ジャック・ドゥミ『思い出のマルセイユ』

ドゥミの映画ではしばしばすれ違いが重要なテーマになる。
この映画では、モンタンはマリオンが昔の恋人の娘だと知らずに自分の舞台に出演させ、
マリオンは自分が演じている役が自分の母のことだと言うことを知らない。
ミレーヌはもちろんモンタンのことを知っているが、彼と娘が出会っていることを知らない。


3人は互いに知り合いなのだが、モンタンはマリオンとミレーヌを別個に知っており、二人の関係を知らない。
そしてそのような関係がマリオン、ミレーヌにもそれぞれ成立し、その錯綜したすれ違いが物語の原動力となる。
基本はコメディなわけだがモンタンとマリオンが寝ちゃったりするからけっこうエグい。


話はそれるけど、ドゥミは近親相姦をおぞましい悲劇ではなくけっこうサラっと、「ちょっとした間違い」のように描くから逆に怖い。
とは言え、ドゥミは「幸福の影で打ちひしがれる者たち」を描いてきた作家でもあるわけで、幸福なおとぎ話だけではなくファンタジーが持つ暗さも彼の重要なテーマなのだ。


はてさて。
すれ違いが起こるということは、物語内に3つの流れが別個に存在するということである。
3人の登場人物の描く線が、時には交わり、時には平行線をたどり、時には交わるかのように見えて交わらなかったりして映画を構成している。


その線は比喩としてだけでなく、動線としても表れている。
例えば、画面を横切って大通りを歩くマリオンが通り過ぎた後でホテルからモンタンが出てくるシーン。
あるいはモンタンが車で横切っていったその後にアパートからマリオンが出てくるシーン。
垂直に交わる二つの線がわずかにすれ違っていくがなんともエロティックだ。


この映画では物語的な必然から最後に3人が(初めて)一同に会してめでたしめでたしとなるわけだが、ドゥミが最も得意とするのは、このようにそれぞれの線が固く結びつく場面ではなく、離れていた線がわずかに触れ合い、そしてまた離れていくという展開である。

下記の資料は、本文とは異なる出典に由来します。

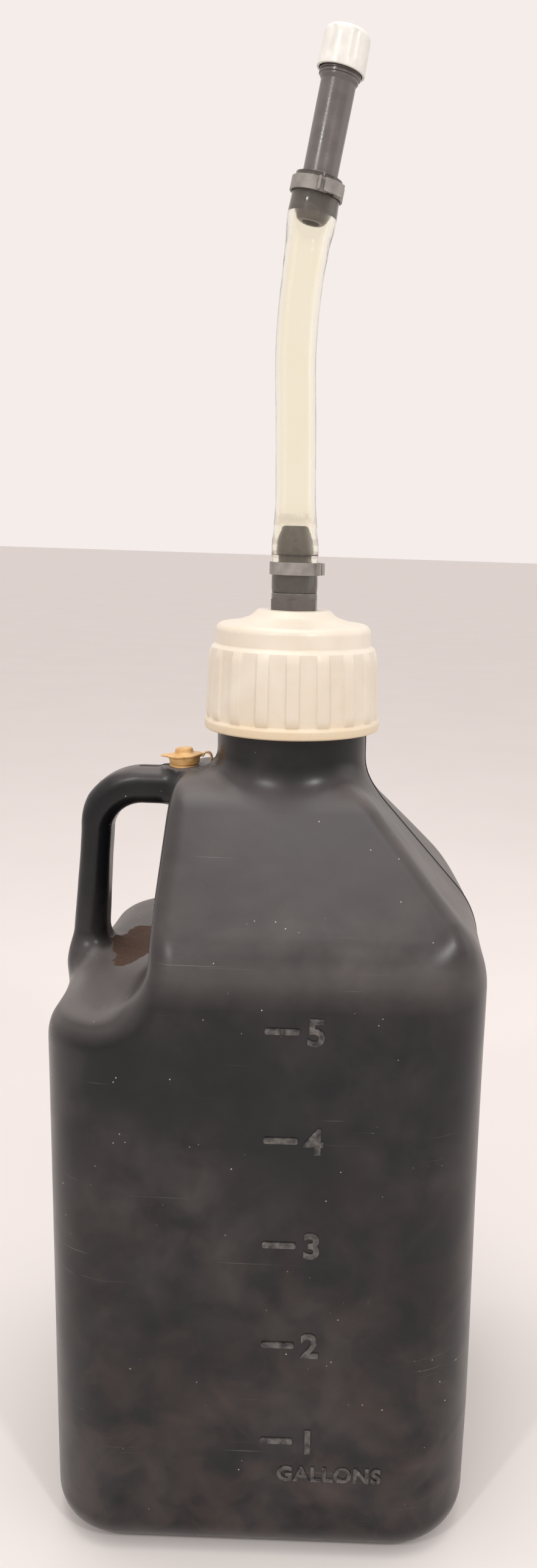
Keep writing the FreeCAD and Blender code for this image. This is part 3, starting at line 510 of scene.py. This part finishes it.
def turned(outline, angles, place=Matrix.Identity(4), swell=None):
    """Points and faces of an outline turned about Z; an outline that starts and ends on the
    axis is closed there, and any other is a ring. swell adds to the radius by angle and height."""
    solid = abs(outline[0].x) < 1e-6 and abs(outline[-1].x) < 1e-6
    rows = outline[1:-1] if solid else outline
    points = []
    for radius, height in rows:
        for angle in angles:
            reach = radius + (swell(angle, radius, height) if swell else 0)
            spot = Vector((reach * math.cos(angle), reach * math.sin(angle), height))
            points.append(place @ spot)
    around, count = len(angles), len(rows)
    faces = []
    for row in range(count - 1 if solid else count):
        faces += band_faces(row * around, (row + 1) % count * around, around)
    if solid:
        for end, row in ((outline[0], 0), (outline[-1], count - 1)):
            points.append(place @ Vector((0, 0, end.y)))
            for step in range(around):
                faces.append((row * around + step, row * around + (step + 1) % around,
                              len(points) - 1))
    return points, faces


def joined(*parts):
    """Several lists of points and faces as one."""
    points, faces = [], []
    for more_points, more_faces in parts:
        start = len(points)
        points += list(more_points)
        faces += [tuple(start + index for index in face) for face in more_faces]
    return points, faces


def ridge(root, crest, start, lead, turns, root_half, crest_half, place=Matrix.Identity(4)):
    """Thread ridge wound round Z, which fades in and out over its first and last turn parts."""
    per_turn, fade = 72, 20
    steps = round(turns * per_turn)
    rows = []
    for step in range(steps + 1):
        angle = 2 * math.pi * step / per_turn
        level = start + lead * step / per_turn
        share = min(1, step / fade, (steps - step) / fade)
        peak = root + (crest - root) * math.sin(share * math.pi / 2)
        rows.append([place @ Vector((radius * math.cos(angle), radius * math.sin(angle), height))
                     for radius, height in ((root, level - root_half), (peak, level - crest_half),
                                            (peak, level + crest_half), (root, level + root_half))])
    return rod(rows)


def extruded(outline, low, high, place=Matrix.Identity(4)):
    """Closed outline of (x, y) points given height along Z."""
    return rod([[place @ Vector((x, y, level)) for x, y in outline] for level in (low, high)])


def through(route, steps):
    """Smooth line through every point of a route (a Catmull-Rom spline)."""
    line = []
    for number in range(len(route) - 1):
        before, start = route[max(number - 1, 0)], route[number]
        stop, after = route[number + 1], route[min(number + 2, len(route) - 1)]
        for step in range(steps):
            t = step / steps
            line.append(0.5 * ((2 * start) + (stop - before) * t
                               + (2 * before - 5 * start + 4 * stop - after) * t * t
                               + (3 * start - before - 3 * stop + after) * t ** 3))
    return line + [route[-1]]


def smooth_step(value):
    """0 below 0, 1 above 1 and a smooth rise between them."""
    value = min(1.0, max(0.0, value))
    return value * value * (3 - 2 * value)


# ---------------------------------------------------------------- moulded jug, as a distance field

SHOULDER_LEVEL = 372.0
FRONT_RISE = 47.0
RIGHT_RISE = 48.5
SIDE_CORNER = 45.0
FOOT_ROUND = 22.0
RECESS_WALL = -64.5
RECESS_FLOOR = 341.0
HANDLE_X = -117.4
HANDLE_LEVEL = 447.0
HANDLE_BEND = 30.0
HANDLE_FOOT = 334.0
HANDLE_CORNER = 9.6
HANDLE_WIDE = 11.6
HANDLE_DEEP = 14.0
VENT_BOSS = 13.5
WALL = 3.8


def smooth_max(first, second, reach):
    """Larger of two distances, eased over a reach where they are nearly equal."""
    blend = np.maximum(reach - np.abs(first - second), 0) / reach
    return np.maximum(first, second) + blend * blend * reach / 4


def smooth_min(first, second, reach):
    return -smooth_max(-first, -second, reach)


def round_max(first, second, radius):
    """Intersection of two half spaces whose corner is an arc."""
    return (np.minimum(np.maximum(first, second), -radius)
            + np.hypot(np.maximum(first + radius, 0), np.maximum(second + radius, 0)))


def rounded_corner(first, second, radius):
    """Distance outside two walls that meet in an arc, right on both sides of the surface."""
    first, second = first + radius, second + radius
    return (np.hypot(np.maximum(first, 0), np.maximum(second, 0))
            + np.minimum(np.maximum(first, second), 0) - radius)


def facet(outward, z, rise):
    """Distance outside a shoulder slope that starts at the top of one side."""
    angle = math.radians(rise)
    return (outward - HALF) * math.sin(angle) + (z - SHOULDER_LEVEL) * math.cos(angle)


def handle_distance(x, y, z):
    """Distance from the handle: level from the neck, round a bend and down into the recess."""
    bend_x, bend_z = HANDLE_X + HANDLE_BEND, HANDLE_LEVEL - HANDLE_BEND
    beyond = np.maximum(x + 44, 0) - np.minimum(x - bend_x, 0)
    level = np.hypot(beyond, z - HANDLE_LEVEL)
    lean = 0.075 * np.clip(bend_z - z, 0, 72)
    past_ends = np.maximum(z - bend_z, 0) + np.maximum(HANDLE_FOOT - z, 0)
    upright = np.hypot(past_ends, x + lean - HANDLE_X)
    bend = np.abs(np.hypot(x - bend_x, z - bend_z) - HANDLE_BEND)
    line = np.where((x < bend_x) & (z > bend_z), bend, np.minimum(level, upright))
    slim = 2.2 * np.clip((440 - z) / 20, 0, 1) - 1.3 * np.clip((400 - z) / 60, 0, 1)
    return rounded_corner(line - (HANDLE_WIDE - slim), np.abs(y) - HANDLE_DEEP, HANDLE_CORNER)


def column_distance(x, y, z):
    """Distance outside the four sides: they sag a little, and the left one swells under the
    handle's foot."""
    column = rounded_corner(np.abs(x) - HALF, np.abs(y) - HALF, SIDE_CORNER)
    sag = 0.5 * np.sin(x / 31 + 0.8) * np.sin(z / 57 + 0.4) + 0.35 * np.cos((x + y) / 24 + z / 95)
    column = column + sag * np.clip((z - 20) / 60, 0, 1) * np.clip((360 - z) / 40, 0, 1)
    most = 5.0
    swell = np.where(x < -60, most, 0.0) * np.exp(-(y / 45) ** 2) * np.clip((z - 230) / 90, 0, 1)
    return column - swell * swell * (3 * most - 2 * swell) / most ** 2


def shoulder_distance(x, y, z):
    """Distance outside the shoulder: three slopes up to the crown, softer towards the back."""
    front, back = facet(-y, z, FRONT_RISE), facet(y, z, FRONT_RISE)
    right = facet(x, z, RIGHT_RISE) + y * y * np.where(y > 0, 0.0006, -0.0003)
    slopes = smooth_max(smooth_max(front, right, 9), smooth_max(back, right, 46), 4)
    return smooth_max(slopes, z - CROWN, 14)


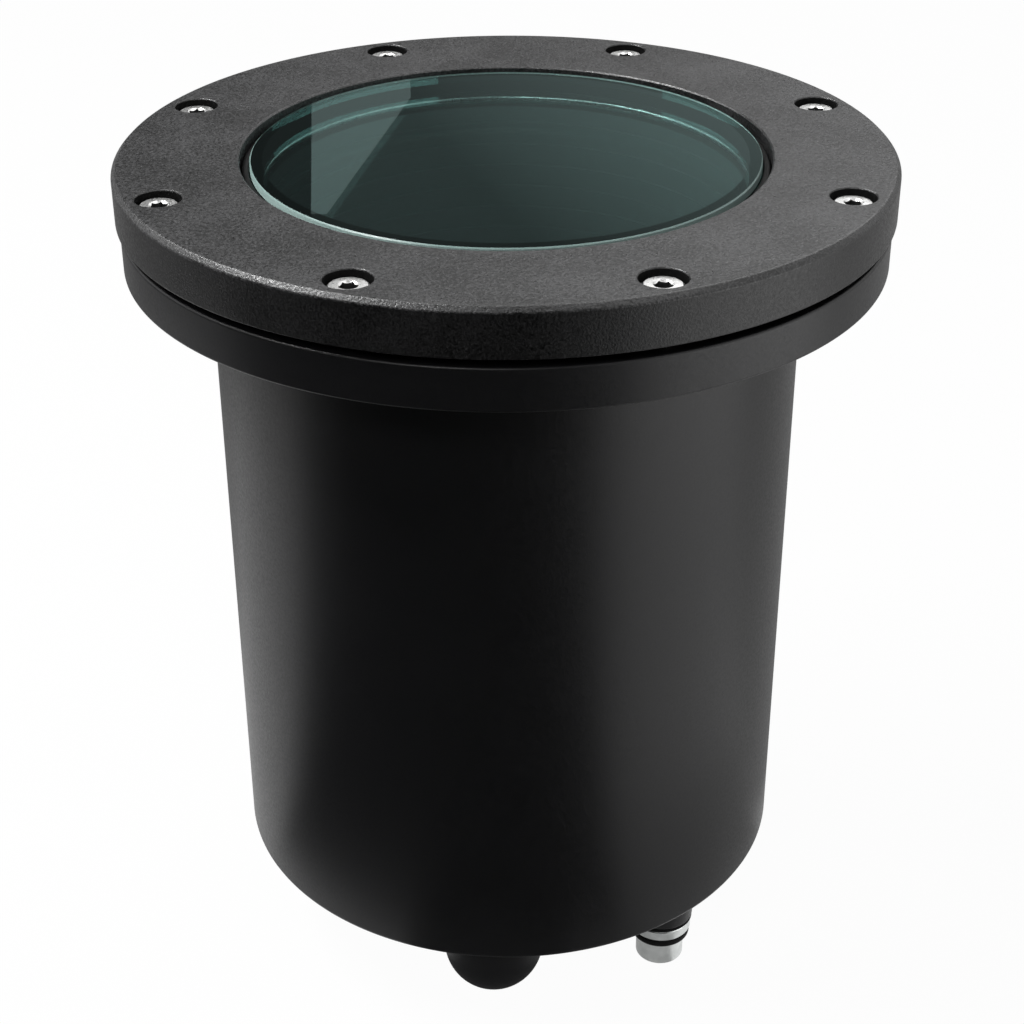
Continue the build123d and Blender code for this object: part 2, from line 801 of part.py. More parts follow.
with BuildPart() as reflector:
    with BuildSketch(Plane.XZ) as bowl_section:
        with BuildLine():
            inner_curve = Bezier(
                (reflector_throat_radius, reflector_z),
                (inner_belly, reflector_z + reflector_wall),
                (reflector_mouth_radius, lens_seat_z),
            )
            Polyline(
                inner_curve @ 1,
                (reflector_rim_radius, lens_seat_z),
                (reflector_rim_radius, rim_z),
                (reflector_mouth_radius + reflector_wall, rim_z),
            )
            outer_curve = Bezier(
                (reflector_mouth_radius + reflector_wall, rim_z),
                (inner_belly + reflector_wall, reflector_z),
                (reflector_throat_radius + reflector_wall, reflector_z),
            )
            Line(outer_curve @ 1, inner_curve @ 0)
        make_face()
    revolve(axis=Axis.Z)
save(reflector, "reflector")

with BuildPart() as lamp_seal:
    with BuildSketch(Plane.XY.offset(lens_seat_z)):
        Circle(lamp_radius)
        Circle(lamp_radius - lamp_seal_width, mode=Mode.SUBTRACT)
    extrude(amount=lamp_seal_thickness)
save(lamp_seal, "lamp_seal")

lamp_lens_z = lens_seat_z + lamp_seal_thickness
lamp_lens_top_z = lamp_lens_z + lamp_lens_thickness

with BuildPart() as lamp_lens:
    with BuildSketch(Plane.XY.offset(lamp_lens_z)):
        Circle(lamp_radius)
    extrude(amount=lamp_lens_thickness)
save(lamp_lens, "lamp_lens")

bezel_top_z = tilt_z + bezel_rise
bezel_bottom_z = bezel_top_z - bezel_skirt
bezel_bore = lamp_radius + bezel_play
bezel_radius = bezel_bore + bezel_wall
bezel_opening_radius = lamp_radius - bezel_cover
grub_z = (bezel_bottom_z + rim_z) / 2
grub_planes = [
    Plane(origin=(0, 0, grub_z), z_dir=(cos(radians(angle)), sin(radians(angle)), 0))
    for angle in grub_angles
]

with BuildPart() as lamp_bezel:
    revolve(
        half_section(
            (bezel_bore, bezel_bottom_z),
            (bezel_radius, bezel_bottom_z),
            (bezel_radius, bezel_top_z - bezel_chamfer),
            (bezel_radius - bezel_chamfer, bezel_top_z),
            (bezel_opening_radius + bezel_chamfer, bezel_top_z),
            (bezel_opening_radius, lamp_lens_top_z + bezel_lip),
            (bezel_opening_radius, lamp_lens_top_z),
            (bezel_bore, lamp_lens_top_z),
        ),
        axis=Axis.Z,
    )
    for grub_plane in grub_planes:
        with BuildSketch(grub_plane.offset(bezel_bore - bezel_play)):
            Circle(grub_radius + thread_clearance)
        extrude(amount=bezel_wall + 2 * bezel_play, mode=Mode.SUBTRACT)
save(lamp_bezel, "lamp_bezel")

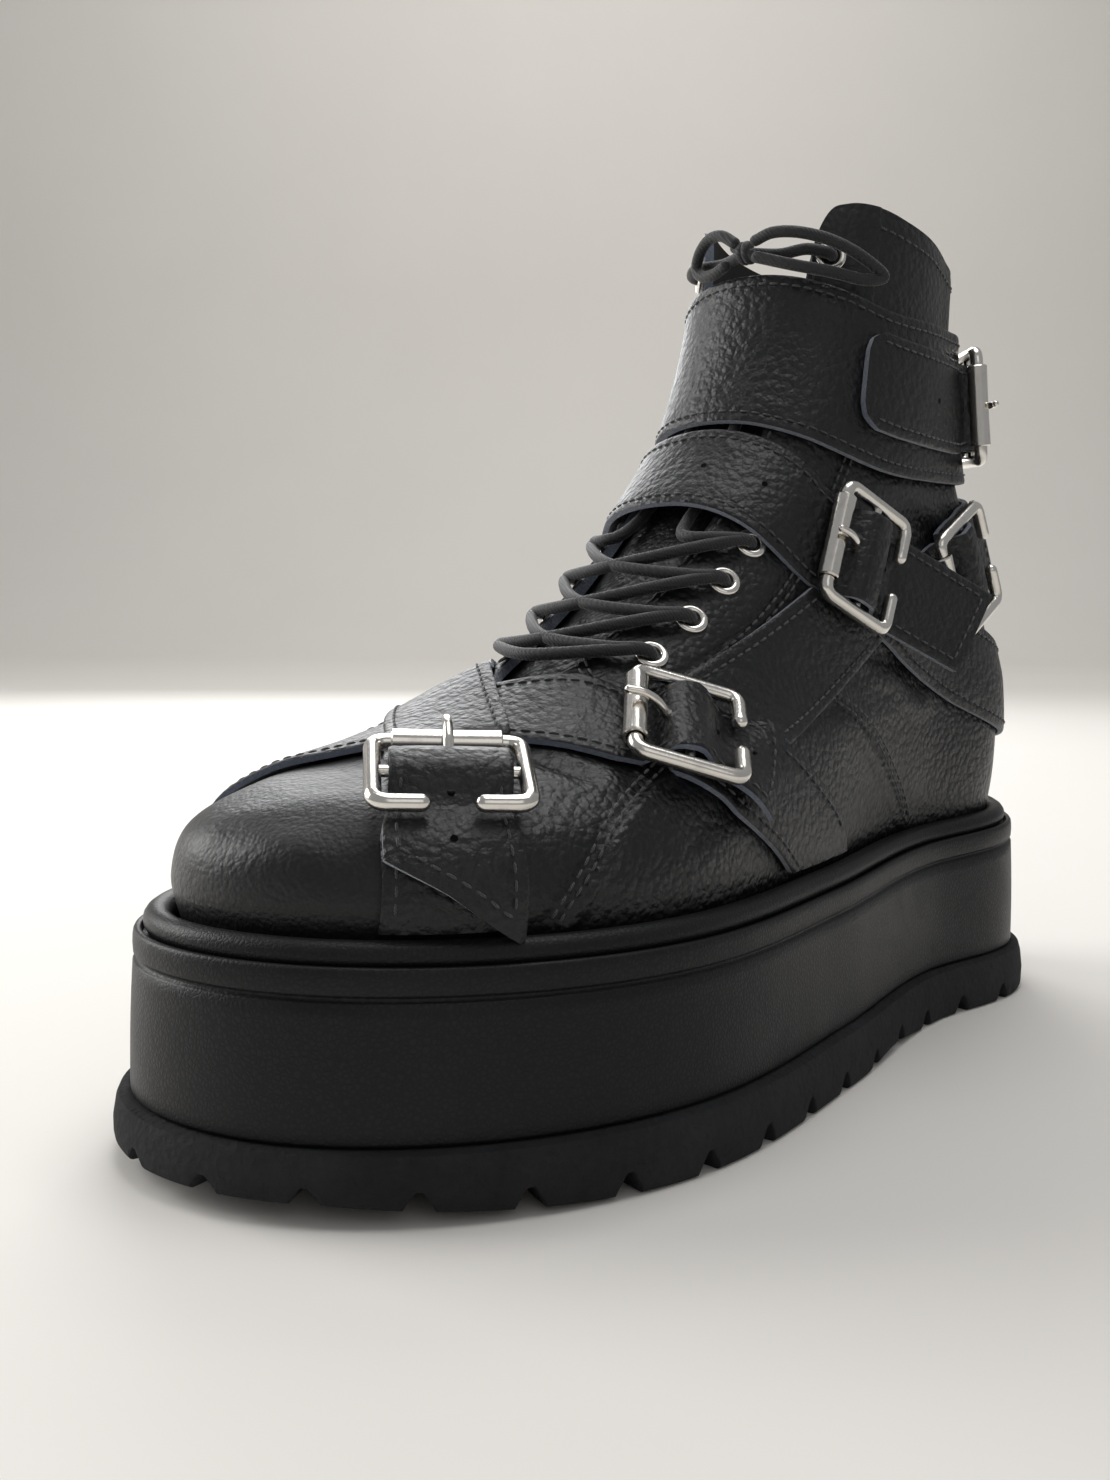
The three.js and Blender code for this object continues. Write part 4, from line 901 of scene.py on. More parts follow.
def crossing(route, other):
    """Length on a route where it comes nearest to another route."""
    lengths = np.linspace(0, route.end, 240)
    line = last_point(*other.at(np.linspace(0, other.end, 240)))
    gaps = [np.linalg.norm(line - last_point(*route.at(s)), axis=1).min() for s in lengths]
    return lengths[int(np.argmin(gaps))]


def clear_of(route, other, stop, leaving):
    """Where a strap leaves, or meets, another that lies in its way, as a function of the share across it."""
    share = np.linspace(-1, 1, ACROSS)
    s = np.arange(0, stop, 0.4)
    grid = last_point(*route.beside(s[:, None], share[None] * STRAP_WIDTH / 2))
    line = last_point(other.places[:, 0], other.places[:, 1])
    gap = np.linalg.norm(grid[:, :, None] - line[None, None], axis=-1).min(-1)
    found = []
    for column in gap.T:
        covered = np.where(column <= STRAP_WIDTH / 2 + 2 * CLEAR)[0]
        if len(covered) == 0:
            found.append(0 if leaving else stop)
        else:
            found.append(s[covered[-1] + 1] if leaving else s[covered[0]])
    return lambda x: np.interp(x, share, found)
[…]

『ローラ』や『シェルブール』のラストに見られるように、60年代の傑作も基本的にこの路線で作られている。
この映画では、モンタンとミレーヌが再会を果たし、つかの間のダンスを踊ったあとお互いに想いを告げぬまま別れていくシーンがそのような場面である。
このまま一緒になることはないと知っている二人の、それでもなおわずかな邂逅に心を通わせる喜びと、運命に対する憂いが画面を震わせている。


関係ないけど。
『パーキング』は、ジム・モリスン(知り合いだったらしい)の死に触発され、主人公夫婦はジョン・レノン夫妻をイメージしており、できたらデヴィッド・ボウイ主演で作りたいと思っていたのだが、結局わけのわからないフランス人俳優がロックスターの役を演じることになったらしい(笑)


この映画のイブ・モンタンは歌も踊りも全盛期の栄光(観たことないけど)など見る影もないが、スターの余裕と貫禄だけは恐ろしいほどに漂っていて、それが画面を引き締めている。
『パーキング』がボウイ主演で撮られていたらどんなにいい映画になっていただろうと想像せずにはいられない。